## GIVEN INFORMATION
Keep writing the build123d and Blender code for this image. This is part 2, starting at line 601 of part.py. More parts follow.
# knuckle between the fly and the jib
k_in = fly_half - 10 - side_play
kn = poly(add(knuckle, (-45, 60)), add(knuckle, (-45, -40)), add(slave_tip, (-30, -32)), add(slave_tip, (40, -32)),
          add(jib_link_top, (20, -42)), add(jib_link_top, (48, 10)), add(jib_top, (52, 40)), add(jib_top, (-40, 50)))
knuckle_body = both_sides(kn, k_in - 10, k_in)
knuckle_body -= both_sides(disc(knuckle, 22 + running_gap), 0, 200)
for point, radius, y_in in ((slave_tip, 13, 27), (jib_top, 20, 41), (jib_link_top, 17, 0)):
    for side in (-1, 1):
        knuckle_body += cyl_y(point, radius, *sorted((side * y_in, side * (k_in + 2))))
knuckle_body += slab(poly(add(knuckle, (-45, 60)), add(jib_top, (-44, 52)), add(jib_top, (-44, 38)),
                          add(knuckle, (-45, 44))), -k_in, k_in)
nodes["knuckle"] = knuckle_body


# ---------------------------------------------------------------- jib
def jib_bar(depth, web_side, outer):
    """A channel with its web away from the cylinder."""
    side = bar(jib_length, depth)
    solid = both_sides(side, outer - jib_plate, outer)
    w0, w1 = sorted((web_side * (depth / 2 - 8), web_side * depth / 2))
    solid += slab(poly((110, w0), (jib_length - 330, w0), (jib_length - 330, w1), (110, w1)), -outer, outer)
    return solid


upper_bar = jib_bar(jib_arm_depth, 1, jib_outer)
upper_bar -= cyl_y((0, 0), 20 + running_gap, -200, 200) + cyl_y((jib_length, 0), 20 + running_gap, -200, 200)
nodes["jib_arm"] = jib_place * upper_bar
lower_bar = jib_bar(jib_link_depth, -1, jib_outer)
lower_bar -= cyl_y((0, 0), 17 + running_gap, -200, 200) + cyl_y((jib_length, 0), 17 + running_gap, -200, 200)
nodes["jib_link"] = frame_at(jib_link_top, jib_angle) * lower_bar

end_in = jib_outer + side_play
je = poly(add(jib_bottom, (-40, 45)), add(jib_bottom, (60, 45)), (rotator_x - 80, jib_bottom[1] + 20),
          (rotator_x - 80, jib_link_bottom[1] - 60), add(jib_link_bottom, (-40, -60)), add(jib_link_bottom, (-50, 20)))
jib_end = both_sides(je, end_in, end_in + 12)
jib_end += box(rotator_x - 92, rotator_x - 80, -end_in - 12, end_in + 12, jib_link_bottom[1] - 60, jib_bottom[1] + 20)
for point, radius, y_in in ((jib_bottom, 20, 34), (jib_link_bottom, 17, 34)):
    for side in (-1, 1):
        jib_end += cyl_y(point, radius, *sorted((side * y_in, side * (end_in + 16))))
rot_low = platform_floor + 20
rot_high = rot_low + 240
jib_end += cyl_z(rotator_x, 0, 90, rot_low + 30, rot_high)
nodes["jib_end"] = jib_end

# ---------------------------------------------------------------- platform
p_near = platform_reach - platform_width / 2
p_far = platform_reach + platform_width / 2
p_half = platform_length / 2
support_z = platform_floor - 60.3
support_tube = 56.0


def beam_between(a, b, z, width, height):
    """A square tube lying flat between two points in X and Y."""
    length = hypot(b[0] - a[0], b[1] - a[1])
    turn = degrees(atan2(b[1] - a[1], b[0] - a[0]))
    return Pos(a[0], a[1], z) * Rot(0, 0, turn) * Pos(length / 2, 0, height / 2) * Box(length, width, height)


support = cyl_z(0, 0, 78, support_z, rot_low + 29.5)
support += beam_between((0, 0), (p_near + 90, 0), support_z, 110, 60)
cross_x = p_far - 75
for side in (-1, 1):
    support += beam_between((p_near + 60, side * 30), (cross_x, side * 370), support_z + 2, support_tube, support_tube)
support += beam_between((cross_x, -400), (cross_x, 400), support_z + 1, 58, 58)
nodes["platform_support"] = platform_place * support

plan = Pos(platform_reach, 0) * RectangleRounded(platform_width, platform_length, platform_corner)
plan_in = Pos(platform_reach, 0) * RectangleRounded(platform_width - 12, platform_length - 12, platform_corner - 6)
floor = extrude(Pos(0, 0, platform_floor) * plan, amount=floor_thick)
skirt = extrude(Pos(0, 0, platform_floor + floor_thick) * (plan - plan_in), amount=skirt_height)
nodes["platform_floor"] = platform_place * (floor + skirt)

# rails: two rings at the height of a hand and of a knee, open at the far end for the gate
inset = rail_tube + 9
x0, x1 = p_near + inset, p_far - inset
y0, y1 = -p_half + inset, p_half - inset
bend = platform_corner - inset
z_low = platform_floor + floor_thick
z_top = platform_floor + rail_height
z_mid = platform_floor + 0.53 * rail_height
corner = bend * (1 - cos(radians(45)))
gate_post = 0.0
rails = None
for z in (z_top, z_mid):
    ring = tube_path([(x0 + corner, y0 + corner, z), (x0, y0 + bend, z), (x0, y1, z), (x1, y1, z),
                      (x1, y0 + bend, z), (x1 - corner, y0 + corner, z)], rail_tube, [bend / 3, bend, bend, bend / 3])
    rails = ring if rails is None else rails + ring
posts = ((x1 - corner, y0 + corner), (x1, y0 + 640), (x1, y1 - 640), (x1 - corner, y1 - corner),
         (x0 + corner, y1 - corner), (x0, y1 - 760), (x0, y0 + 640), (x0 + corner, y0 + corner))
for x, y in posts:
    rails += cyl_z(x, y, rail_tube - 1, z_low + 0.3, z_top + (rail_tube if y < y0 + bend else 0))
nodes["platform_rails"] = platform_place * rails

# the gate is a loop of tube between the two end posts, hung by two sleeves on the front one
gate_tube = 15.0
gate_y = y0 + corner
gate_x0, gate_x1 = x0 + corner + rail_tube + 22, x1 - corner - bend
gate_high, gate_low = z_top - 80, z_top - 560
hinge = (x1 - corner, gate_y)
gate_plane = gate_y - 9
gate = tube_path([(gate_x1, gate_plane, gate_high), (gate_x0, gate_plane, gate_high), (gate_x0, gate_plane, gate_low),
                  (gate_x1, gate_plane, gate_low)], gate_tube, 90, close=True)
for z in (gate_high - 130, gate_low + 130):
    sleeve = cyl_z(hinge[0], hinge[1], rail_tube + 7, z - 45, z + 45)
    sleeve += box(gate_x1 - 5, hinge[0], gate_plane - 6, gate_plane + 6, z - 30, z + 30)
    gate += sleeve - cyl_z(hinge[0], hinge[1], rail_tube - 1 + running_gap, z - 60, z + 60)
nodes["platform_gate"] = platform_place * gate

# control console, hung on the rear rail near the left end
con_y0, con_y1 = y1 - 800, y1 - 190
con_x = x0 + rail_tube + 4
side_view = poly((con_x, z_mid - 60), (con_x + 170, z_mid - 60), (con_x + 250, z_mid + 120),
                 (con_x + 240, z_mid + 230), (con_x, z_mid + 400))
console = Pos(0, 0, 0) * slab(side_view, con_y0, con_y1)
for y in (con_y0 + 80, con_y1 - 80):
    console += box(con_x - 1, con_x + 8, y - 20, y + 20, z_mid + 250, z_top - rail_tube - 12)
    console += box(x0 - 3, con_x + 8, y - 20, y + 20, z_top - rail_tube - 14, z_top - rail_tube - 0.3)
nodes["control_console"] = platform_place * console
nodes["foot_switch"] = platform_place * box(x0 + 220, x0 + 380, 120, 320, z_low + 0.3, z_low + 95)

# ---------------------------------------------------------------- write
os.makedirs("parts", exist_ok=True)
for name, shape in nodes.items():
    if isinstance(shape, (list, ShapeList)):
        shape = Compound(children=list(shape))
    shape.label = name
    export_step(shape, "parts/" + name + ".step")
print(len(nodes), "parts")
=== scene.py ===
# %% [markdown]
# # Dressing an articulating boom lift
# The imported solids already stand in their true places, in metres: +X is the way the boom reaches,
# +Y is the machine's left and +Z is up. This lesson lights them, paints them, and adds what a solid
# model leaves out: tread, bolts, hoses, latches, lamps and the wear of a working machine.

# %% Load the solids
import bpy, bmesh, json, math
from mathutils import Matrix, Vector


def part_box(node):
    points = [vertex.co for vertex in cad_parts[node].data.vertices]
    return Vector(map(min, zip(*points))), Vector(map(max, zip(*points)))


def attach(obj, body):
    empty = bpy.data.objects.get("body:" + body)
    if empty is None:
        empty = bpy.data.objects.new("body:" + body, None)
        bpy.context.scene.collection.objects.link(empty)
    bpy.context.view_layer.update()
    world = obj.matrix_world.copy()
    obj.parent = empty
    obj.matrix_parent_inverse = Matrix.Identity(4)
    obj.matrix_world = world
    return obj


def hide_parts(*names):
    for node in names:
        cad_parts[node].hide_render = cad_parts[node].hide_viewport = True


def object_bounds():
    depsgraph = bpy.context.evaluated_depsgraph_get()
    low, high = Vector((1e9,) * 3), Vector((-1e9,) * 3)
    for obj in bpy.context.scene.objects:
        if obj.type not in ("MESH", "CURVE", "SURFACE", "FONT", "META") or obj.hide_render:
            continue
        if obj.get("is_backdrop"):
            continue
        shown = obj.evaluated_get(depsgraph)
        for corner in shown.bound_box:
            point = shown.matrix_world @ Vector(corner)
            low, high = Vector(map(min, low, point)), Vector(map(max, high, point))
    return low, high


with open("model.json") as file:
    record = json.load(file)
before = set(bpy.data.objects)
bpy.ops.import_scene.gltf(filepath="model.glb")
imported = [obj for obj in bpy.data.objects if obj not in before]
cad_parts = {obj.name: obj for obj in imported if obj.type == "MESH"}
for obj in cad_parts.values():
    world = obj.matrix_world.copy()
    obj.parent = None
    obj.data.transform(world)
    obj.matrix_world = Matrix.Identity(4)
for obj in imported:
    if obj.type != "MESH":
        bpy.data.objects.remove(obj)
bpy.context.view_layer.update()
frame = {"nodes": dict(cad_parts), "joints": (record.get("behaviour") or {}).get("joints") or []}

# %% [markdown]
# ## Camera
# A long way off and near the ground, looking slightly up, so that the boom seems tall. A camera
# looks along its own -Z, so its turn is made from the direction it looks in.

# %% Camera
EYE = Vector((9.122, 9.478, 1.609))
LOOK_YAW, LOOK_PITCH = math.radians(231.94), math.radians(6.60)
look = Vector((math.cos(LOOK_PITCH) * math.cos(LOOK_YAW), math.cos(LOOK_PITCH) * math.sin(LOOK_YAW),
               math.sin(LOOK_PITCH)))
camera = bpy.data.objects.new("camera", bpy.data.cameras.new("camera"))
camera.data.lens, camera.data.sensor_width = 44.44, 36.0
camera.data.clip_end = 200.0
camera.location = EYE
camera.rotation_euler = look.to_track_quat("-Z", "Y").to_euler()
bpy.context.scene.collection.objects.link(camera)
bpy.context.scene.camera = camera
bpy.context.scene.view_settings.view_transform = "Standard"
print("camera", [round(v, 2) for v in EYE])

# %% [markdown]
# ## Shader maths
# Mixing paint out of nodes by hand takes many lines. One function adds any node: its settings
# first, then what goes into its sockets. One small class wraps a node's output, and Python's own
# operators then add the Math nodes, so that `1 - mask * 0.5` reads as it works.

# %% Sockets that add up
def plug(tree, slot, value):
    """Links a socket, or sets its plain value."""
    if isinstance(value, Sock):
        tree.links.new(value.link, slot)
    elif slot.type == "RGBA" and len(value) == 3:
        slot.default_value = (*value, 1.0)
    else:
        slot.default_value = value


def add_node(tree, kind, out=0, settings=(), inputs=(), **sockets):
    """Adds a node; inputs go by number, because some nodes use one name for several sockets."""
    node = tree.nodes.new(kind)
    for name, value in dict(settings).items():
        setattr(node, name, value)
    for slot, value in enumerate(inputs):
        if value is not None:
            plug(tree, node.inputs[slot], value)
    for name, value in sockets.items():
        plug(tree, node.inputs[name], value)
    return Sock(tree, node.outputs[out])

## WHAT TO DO
In the listing above, find the line containing "shown = obj.evaluated_get(depsgraph)" and the line containing "# looks along", then repeat those two lines and everything between them exactly.

## EXERCISE RESULT
        shown = obj.evaluated_get(depsgraph)
        for corner in shown.bound_box:
            point = shown.matrix_world @ Vector(corner)
            low, high = Vector(map(min, low, point)), Vector(map(max, high, point))
    return low, high


with open("model.json") as file:
    record = json.load(file)
before = set(bpy.data.objects)
bpy.ops.import_scene.gltf(filepath="model.glb")
imported = [obj for obj in bpy.data.objects if obj not in before]
cad_parts = {obj.name: obj for obj in imported if obj.type == "MESH"}
for obj in cad_parts.values():
    world = obj.matrix_world.copy()
    obj.parent = None
    obj.data.transform(world)
    obj.matrix_world = Matrix.Identity(4)
for obj in imported:
    if obj.type != "MESH":
        bpy.data.objects.remove(obj)
bpy.context.view_layer.update()
frame = {"nodes": dict(cad_parts), "joints": (record.get("behaviour") or {}).get("joints") or []}

# %% [markdown]
# ## Camera
# A long way off and near the ground, looking slightly up, so that the boom seems tall. A camera
# looks along its own -Z, so its turn is made from the direction it looks in.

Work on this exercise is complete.